Friday, June 13, 2014

Stranger Searching

I did something Thursday that I have never done before.  I clipped an obituary from the newspaper and hung it on my refrigerator.  I also think I fell slightly in love with a total stranger who died peacefully in her sleep on June 7, 2014.  I don't think I'm alone in my mildly obsessive habit of scanning the obituaries for the ages of the deceased, hoping they're all older than my grandparents, way older than my parents, and way, way older than me.  If I happen upon a young person's obituary, I then (obviously) try my hardest to investigate the cause of death to ensure that either they died of unnatural, rare causes, or that they were probably unhappy anyway.  You know, if they don't leave behind any children or a grieving spouse and they're picture is from their high school yearbook but they graduated in the '70's, I feel better somehow.  Helen's obituary didn't list her age in bold, so I had to pause to look for her date of birth, and I'm so glad I did.

"Wife, mother, church lady, gramma-- GRAMMARIAN?  That's it!  That's how I want to be remembered!"  I was going to stretch the truth a bit and say that my first impulse was to chuckle, or even guffaw at the idea of having "grammarian" listed in my obituary, but, yeah.  That was my first thought.  As I read on, I had to deal with the nagging memories of all my grammar errors.  It was kinda like a quick Christmas Carol-esque sequence, where I was quickly, silently haunted by comma splices and quotation marks placed before periods, all "Whooooooooo"ing and "BOO"ing in my brain.

I did actually chuckle aloud when I read this part:
Is there any more important war to fight?  I wish I could have been one of Helen's soldiers.  Suddenly, I realized that I wasn't being an annoying nerd when I correct people's use of apostrophes or gently tell them to lose, not loose, an 'o' when they have lost something.  I've been fighting!  I've been fighting with strength and honor for what I know is right.

Helen and I didn't have much else in common.  She grew up in Ohio, I've always lived in Florida.  She was a devoted Episcopalian, I'm a not-every-Sunday-goer Baptist church member.  She majored in English Literature, I in Psychology.  She traveled extensively and was a member of a knitting guild, I don't have a passport and couldn't knit a hat for a newborn if the newborn's life depended on it.  (I would wad up the yarn and place it gently on the newborn's head, of course, to keep it warm enough.)

Hers was an obituary that made me happy to read, especially when I got to the end.
"Isn't that just so Helen," I thought immediately. Keep in mind, I never met this woman or her family, but simply by reading about her long life (they didn't put in her date of birth, but she was married for 63 years, so I know she had to be old enough) I felt sure that she would have loved for random acts of kindness to be done in her memory.

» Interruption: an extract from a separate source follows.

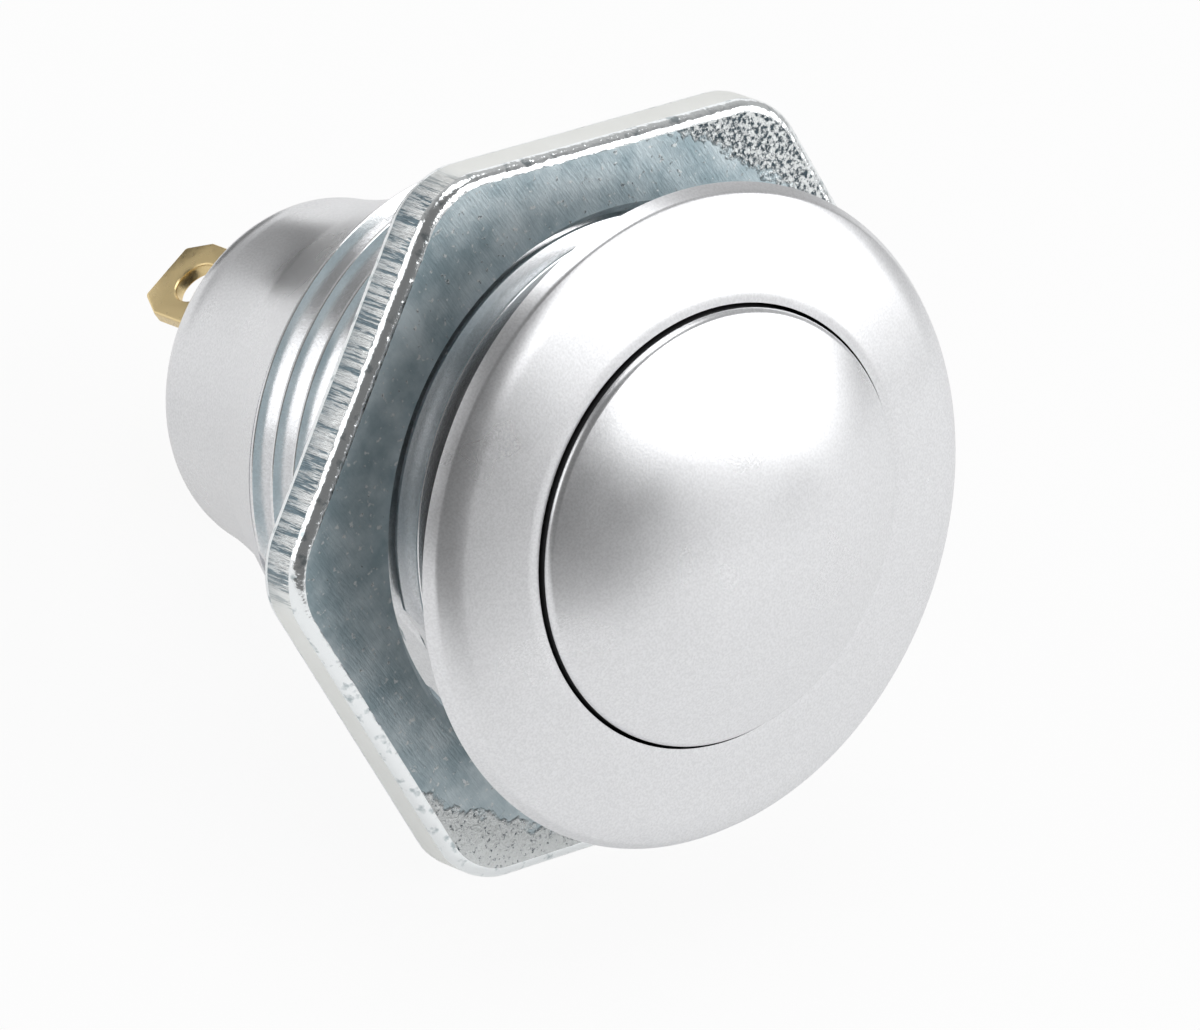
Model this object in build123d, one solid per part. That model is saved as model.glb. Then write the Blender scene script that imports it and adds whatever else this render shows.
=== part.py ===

So, here I am, trying to figure out which stranger and how to act kindly to them.  I wish I could give someone a lot of money, but we didn't budget for Helen's life-changing obituary when we were planning where our funds would go this month.  I thought about complimenting a girl at the gym today.  She ran on a noticeable incline at 7 mph on the treadmill, and then got on the elliptical for a while, and I was really impressed by her double cardio.  But I didn't know if telling her, "Wow!  I noticed you did cardio twice!" would come out as a compliment.  I thought about baking cookies for my favorite supermarket employees, but they're not really strangers; I see most of them 3 or 4 times a week.  I also thought about letting some other drivers have my right of way, but I really hate it when other people do that.  (It isn't a favor for you to wave me and 3 other drivers ahead at a 4-way stop sign.  Just put your hand back on the steering wheel and take your turn.)  I'll come up with something, though, rest assured.  Or, I should say, rest in peace.

Goodbye, Helen.  Your soldiers will keep up the good fight.


  1. While I appreciate your excitement over "finding" Helen, your obit (and life) will undoubtedly touch and change many. And not just in a "dang, that girl was a Grammar Rockstar!" sort of way. (like how I made that all grammatically incorrect?"
    Also, I laughed aloud at your plan to save a newborn.
    Maybe that could be your random act?
    I'll get you some soft yarn, just in case.

  2. I think this post is a random act of kindness. I also think that might not be a proper sentence. Or that one.

    Definitely not that one.

    This might be getting away from me.